GIVEN DATA =>
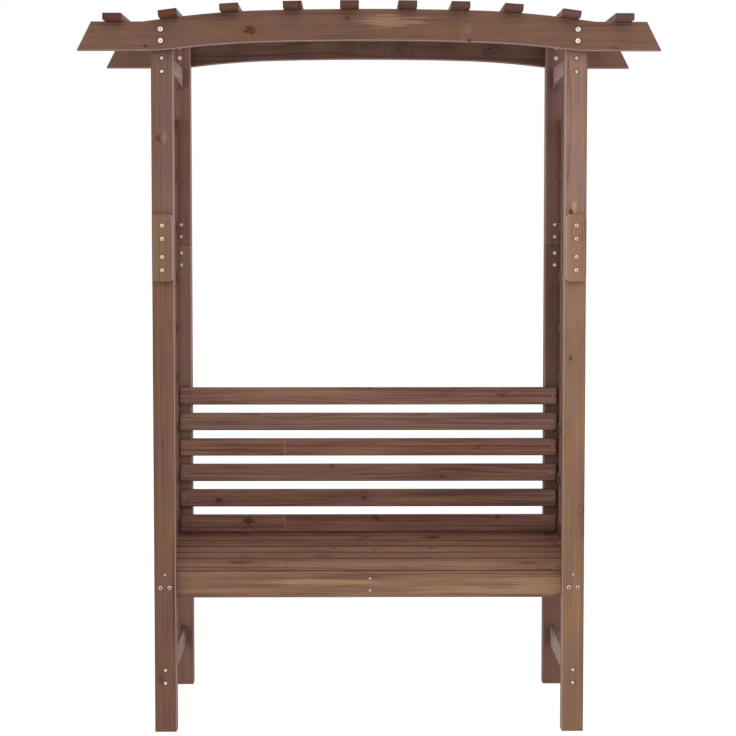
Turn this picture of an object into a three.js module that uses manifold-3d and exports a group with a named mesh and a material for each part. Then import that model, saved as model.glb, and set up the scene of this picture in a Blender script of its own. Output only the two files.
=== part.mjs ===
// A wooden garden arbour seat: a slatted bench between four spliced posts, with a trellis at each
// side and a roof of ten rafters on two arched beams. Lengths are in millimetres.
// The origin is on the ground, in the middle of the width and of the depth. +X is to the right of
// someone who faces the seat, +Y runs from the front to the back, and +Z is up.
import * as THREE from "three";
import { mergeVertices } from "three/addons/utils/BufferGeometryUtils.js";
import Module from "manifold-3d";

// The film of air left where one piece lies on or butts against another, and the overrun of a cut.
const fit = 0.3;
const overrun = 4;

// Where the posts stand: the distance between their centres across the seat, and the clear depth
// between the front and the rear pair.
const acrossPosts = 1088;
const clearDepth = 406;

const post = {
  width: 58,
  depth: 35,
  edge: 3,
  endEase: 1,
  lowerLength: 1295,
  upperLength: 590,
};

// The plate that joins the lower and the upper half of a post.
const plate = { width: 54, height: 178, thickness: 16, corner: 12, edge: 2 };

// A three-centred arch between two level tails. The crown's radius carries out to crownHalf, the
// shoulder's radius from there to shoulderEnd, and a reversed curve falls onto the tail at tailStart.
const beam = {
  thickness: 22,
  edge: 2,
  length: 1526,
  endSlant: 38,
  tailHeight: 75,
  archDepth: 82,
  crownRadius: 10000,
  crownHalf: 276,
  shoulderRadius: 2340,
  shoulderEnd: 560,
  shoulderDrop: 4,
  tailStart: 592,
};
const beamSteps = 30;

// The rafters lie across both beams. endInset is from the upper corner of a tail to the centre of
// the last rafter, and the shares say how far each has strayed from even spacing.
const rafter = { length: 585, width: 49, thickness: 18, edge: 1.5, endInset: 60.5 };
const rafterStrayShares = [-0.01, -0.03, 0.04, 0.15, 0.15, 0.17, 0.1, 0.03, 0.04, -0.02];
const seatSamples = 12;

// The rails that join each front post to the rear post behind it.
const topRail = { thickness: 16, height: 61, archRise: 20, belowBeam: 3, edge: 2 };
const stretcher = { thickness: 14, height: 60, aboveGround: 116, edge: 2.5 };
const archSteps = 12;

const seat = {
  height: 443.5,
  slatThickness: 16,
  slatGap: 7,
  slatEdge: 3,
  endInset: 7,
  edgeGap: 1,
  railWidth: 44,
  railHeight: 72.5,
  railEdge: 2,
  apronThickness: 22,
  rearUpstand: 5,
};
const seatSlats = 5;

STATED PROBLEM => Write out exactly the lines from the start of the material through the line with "import Module from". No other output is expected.

RESULT FOR THIS EXERCISE =>
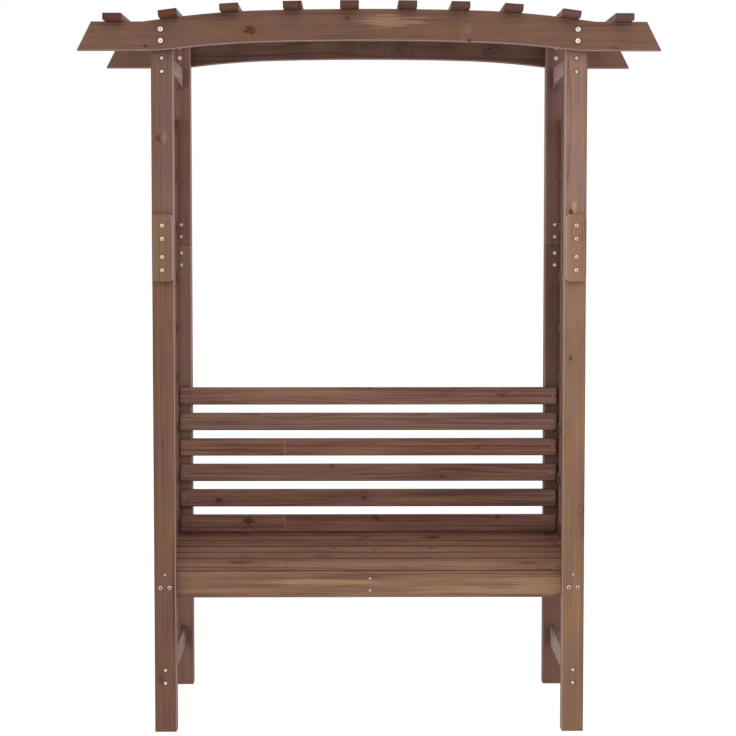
Turn this picture of an object into a three.js module that uses manifold-3d and exports a group with a named mesh and a material for each part. Then import that model, saved as model.glb, and set up the scene of this picture in a Blender script of its own. Output only the two files.
=== part.mjs ===
// A wooden garden arbour seat: a slatted bench between four spliced posts, with a trellis at each
// side and a roof of ten rafters on two arched beams. Lengths are in millimetres.
// The origin is on the ground, in the middle of the width and of the depth. +X is to the right of
// someone who faces the seat, +Y runs from the front to the back, and +Z is up.
import * as THREE from "three";
import { mergeVertices } from "three/addons/utils/BufferGeometryUtils.js";
import Module from "manifold-3d";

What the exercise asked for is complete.